Autonomia o federalismo?

«Quest'ultima parola oggi ha poco senso. Direi invece che occorrerà chiarezza normativa. Da evitare una disparità di regole, ad esempio, tra Lombardia o Veneto o Emilia. Le regole devono essere comuni e dunque omogenee, ogni regione potrà invece decidere in libertà dove riversare le proprie risorse. In questo caso sì decidendo autonomamente».

Cosa pensa della questione del doppio passaporto, a proposito di disparità...?

«Che ha fatto bene il ministro Moavero a scrivere quello che ha scritto, chiarendo che su certi temi non si scherza. E soprattutto, a mio parere, che non vanno piegati ad uso interno, come mi pare stia accadendo in Austria».

Toni duri, quelli del nostro ministro.

«Inevitabili. Sui nostri passaporti c’ è scritto Comunità Europea. Dunque, cosa si cerca? E poi sono ancor più gravi queste spinte per la doppia cittadinanza in un momento in cui l’ Austria assume la presidenza della Ue. L’ Unione cerca di cancellare i nazionalismi, le barriere e Vienna chiede di differenziare tra cittadino e cittadino? Mah...».

Come si dovrà riuscire a equilibrare le diversità territoriali in Italia, tra autonomie e regioni ordinarie?

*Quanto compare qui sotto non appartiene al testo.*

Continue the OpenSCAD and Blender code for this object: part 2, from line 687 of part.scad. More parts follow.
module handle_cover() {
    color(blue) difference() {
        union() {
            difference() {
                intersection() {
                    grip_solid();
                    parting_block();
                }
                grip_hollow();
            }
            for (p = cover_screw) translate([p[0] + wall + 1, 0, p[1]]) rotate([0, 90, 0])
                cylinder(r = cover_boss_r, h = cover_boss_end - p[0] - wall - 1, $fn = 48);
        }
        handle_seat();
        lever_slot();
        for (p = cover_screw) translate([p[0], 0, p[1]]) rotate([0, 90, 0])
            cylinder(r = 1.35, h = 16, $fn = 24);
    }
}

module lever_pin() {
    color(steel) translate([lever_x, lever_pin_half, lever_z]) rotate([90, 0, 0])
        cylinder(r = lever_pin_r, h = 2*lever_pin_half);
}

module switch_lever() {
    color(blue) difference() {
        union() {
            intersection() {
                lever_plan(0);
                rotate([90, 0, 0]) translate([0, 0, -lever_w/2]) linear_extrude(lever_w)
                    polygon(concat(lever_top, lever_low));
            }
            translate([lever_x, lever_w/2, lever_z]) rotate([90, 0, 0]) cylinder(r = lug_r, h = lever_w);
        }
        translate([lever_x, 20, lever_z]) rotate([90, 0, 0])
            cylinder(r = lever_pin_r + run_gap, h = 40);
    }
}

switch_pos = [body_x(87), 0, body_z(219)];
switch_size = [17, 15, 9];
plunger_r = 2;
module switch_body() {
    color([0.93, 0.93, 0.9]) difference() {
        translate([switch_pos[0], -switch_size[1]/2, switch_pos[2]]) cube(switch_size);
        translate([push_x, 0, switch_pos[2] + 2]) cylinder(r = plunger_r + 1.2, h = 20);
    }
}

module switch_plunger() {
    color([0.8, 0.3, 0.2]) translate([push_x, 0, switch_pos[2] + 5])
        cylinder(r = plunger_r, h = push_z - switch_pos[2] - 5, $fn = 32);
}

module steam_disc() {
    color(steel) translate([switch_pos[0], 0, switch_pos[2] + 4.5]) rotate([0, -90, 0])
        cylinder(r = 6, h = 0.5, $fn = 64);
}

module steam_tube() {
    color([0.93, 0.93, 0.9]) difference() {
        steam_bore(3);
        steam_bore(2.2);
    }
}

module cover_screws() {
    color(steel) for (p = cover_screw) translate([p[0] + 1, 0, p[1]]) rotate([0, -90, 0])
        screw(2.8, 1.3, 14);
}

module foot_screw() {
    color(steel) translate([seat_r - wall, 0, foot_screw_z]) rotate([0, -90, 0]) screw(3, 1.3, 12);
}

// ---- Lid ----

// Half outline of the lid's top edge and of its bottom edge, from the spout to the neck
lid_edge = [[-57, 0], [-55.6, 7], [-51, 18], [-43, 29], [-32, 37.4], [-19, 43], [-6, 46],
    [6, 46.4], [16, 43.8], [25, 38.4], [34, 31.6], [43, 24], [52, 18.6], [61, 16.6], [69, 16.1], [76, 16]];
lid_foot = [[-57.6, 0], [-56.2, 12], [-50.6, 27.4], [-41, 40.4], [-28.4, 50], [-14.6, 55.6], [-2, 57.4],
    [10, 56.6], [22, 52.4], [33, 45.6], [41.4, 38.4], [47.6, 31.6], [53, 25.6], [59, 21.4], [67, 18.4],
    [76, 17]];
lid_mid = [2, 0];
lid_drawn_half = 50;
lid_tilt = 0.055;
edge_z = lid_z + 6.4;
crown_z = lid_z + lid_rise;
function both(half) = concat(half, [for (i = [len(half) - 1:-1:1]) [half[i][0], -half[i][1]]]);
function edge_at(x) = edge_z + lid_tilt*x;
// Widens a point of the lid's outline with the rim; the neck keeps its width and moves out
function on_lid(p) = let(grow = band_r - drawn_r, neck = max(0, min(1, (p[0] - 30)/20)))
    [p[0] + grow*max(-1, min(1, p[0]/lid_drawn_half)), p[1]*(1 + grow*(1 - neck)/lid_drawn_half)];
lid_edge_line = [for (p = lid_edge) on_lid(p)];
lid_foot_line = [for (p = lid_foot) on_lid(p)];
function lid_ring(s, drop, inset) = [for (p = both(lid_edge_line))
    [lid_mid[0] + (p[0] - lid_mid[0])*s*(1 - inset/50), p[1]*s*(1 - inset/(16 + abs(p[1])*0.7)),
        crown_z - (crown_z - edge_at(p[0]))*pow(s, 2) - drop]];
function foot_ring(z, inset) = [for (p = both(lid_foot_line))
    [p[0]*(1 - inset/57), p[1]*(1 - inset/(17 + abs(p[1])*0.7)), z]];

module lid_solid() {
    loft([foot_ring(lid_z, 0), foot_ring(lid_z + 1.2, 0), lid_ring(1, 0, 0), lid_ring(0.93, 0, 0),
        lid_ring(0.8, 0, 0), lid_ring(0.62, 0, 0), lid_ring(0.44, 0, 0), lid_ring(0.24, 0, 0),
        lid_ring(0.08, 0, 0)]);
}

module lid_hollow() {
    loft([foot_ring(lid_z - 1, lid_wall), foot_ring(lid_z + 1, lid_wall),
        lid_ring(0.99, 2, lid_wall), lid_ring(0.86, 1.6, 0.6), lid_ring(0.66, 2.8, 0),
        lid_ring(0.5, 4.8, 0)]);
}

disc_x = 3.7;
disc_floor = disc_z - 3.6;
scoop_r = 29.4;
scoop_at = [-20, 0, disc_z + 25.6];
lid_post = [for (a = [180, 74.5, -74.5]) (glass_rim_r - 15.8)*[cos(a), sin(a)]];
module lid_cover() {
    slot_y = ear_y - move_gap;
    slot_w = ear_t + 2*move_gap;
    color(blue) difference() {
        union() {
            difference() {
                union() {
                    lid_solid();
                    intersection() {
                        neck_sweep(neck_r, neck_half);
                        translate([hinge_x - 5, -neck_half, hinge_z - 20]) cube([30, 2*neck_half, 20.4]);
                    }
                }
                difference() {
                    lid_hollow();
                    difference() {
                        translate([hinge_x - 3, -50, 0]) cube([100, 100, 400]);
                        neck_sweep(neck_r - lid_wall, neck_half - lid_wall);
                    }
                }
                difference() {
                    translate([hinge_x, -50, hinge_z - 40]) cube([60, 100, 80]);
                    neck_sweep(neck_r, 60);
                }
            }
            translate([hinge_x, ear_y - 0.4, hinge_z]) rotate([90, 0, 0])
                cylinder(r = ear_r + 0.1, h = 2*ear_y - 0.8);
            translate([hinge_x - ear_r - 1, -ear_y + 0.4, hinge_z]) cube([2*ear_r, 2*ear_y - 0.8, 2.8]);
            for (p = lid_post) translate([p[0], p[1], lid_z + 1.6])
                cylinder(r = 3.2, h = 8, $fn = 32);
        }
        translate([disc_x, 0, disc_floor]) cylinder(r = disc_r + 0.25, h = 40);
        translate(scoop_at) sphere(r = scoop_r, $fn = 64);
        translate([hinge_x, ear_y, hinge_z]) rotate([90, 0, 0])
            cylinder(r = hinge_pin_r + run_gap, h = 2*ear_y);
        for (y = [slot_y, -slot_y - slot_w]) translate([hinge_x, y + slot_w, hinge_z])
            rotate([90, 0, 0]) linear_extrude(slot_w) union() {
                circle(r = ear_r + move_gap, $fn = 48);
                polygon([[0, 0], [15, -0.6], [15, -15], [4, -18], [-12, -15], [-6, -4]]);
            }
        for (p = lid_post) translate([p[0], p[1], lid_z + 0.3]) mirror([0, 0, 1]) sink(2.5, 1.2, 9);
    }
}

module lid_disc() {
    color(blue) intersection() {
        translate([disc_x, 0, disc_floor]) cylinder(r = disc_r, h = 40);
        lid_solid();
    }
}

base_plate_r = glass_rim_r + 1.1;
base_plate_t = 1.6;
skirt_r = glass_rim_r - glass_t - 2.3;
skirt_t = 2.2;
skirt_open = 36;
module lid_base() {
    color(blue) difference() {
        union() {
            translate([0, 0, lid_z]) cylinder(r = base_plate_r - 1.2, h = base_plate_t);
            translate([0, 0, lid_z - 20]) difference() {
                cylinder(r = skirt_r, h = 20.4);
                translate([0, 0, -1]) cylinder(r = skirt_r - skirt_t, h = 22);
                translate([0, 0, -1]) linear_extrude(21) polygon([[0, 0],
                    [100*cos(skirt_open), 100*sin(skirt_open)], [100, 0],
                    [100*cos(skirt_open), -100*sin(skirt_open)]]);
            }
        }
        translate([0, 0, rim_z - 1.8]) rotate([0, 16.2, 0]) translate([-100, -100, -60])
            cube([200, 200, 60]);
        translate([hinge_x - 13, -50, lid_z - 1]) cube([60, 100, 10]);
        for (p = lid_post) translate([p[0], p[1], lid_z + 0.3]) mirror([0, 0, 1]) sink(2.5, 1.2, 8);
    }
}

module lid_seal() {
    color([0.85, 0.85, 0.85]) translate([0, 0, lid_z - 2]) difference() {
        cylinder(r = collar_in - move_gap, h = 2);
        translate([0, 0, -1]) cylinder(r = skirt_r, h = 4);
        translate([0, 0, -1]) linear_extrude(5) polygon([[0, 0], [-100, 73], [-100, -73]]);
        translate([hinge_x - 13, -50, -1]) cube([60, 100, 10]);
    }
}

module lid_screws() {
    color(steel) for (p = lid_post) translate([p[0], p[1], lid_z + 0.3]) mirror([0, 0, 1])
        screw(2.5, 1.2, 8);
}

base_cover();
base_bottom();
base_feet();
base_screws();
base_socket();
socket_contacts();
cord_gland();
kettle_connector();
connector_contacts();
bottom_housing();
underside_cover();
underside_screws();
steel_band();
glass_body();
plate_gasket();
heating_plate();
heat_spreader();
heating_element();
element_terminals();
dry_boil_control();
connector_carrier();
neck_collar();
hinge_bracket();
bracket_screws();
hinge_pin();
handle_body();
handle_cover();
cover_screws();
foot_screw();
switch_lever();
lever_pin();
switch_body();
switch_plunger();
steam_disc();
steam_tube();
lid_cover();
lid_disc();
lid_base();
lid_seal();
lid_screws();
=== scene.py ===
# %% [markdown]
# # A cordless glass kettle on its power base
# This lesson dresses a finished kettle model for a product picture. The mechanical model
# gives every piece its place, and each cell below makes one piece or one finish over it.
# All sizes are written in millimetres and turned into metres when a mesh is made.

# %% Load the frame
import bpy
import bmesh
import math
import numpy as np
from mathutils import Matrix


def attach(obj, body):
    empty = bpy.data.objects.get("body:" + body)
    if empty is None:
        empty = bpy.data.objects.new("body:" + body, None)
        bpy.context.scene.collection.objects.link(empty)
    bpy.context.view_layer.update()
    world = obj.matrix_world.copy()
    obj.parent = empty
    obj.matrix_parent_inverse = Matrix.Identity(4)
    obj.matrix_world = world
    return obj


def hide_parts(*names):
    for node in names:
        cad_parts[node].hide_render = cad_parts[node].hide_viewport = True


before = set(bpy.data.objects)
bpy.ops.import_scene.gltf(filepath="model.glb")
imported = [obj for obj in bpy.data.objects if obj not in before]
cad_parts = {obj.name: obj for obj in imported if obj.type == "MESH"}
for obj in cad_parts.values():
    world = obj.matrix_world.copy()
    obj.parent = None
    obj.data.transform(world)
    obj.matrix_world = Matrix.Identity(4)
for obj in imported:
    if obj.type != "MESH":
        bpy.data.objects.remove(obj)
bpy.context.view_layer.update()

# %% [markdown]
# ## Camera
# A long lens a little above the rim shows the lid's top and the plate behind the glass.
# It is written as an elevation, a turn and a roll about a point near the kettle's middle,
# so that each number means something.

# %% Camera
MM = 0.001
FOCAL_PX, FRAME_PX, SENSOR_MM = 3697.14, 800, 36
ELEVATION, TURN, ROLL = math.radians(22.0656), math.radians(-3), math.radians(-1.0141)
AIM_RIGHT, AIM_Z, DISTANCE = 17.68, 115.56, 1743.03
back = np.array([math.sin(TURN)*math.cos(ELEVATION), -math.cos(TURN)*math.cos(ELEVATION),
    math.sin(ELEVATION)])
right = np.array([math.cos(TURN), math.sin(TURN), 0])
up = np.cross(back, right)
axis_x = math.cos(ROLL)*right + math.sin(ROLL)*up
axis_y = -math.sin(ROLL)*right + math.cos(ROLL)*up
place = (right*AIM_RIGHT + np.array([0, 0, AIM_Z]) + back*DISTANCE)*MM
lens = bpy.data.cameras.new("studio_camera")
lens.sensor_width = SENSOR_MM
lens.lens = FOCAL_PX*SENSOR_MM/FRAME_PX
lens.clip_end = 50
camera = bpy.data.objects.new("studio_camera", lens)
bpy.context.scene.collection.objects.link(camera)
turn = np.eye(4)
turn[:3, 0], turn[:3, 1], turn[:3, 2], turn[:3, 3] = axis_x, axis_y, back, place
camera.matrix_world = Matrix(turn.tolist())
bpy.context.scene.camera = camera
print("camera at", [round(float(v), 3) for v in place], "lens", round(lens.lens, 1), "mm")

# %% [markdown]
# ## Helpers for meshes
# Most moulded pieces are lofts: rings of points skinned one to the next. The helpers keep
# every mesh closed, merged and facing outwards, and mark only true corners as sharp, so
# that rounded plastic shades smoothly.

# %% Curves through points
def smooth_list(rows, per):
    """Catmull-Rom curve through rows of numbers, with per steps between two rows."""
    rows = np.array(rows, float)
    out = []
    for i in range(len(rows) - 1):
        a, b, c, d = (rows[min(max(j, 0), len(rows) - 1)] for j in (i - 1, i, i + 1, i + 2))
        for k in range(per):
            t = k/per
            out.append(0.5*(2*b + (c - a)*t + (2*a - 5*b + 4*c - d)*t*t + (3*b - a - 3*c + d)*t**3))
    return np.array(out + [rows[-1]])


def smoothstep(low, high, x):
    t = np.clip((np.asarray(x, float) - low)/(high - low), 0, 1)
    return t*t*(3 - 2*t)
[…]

«Occorre agire su più punti: un sistema di regole condivise tra i territori, chiara attribuzione delle responsabilità statali e regionali, evitare la configurazione di strutture amministrative diverse, libertà nella distribuzione delle risorse interne alle regioni e infine una specchiata distribuzione dei contributi di solidarietà. Siamo un Paese con molte diversità, dovute non tanto alle norme quanto alla realtà sociale. Dove c’ è più ricchezza ho più risorse. È una questione di redditi, più che di ingiustizie. Ecco perchè l’ autogoverno senza integrazione solidale avrà sempre il fiato corto».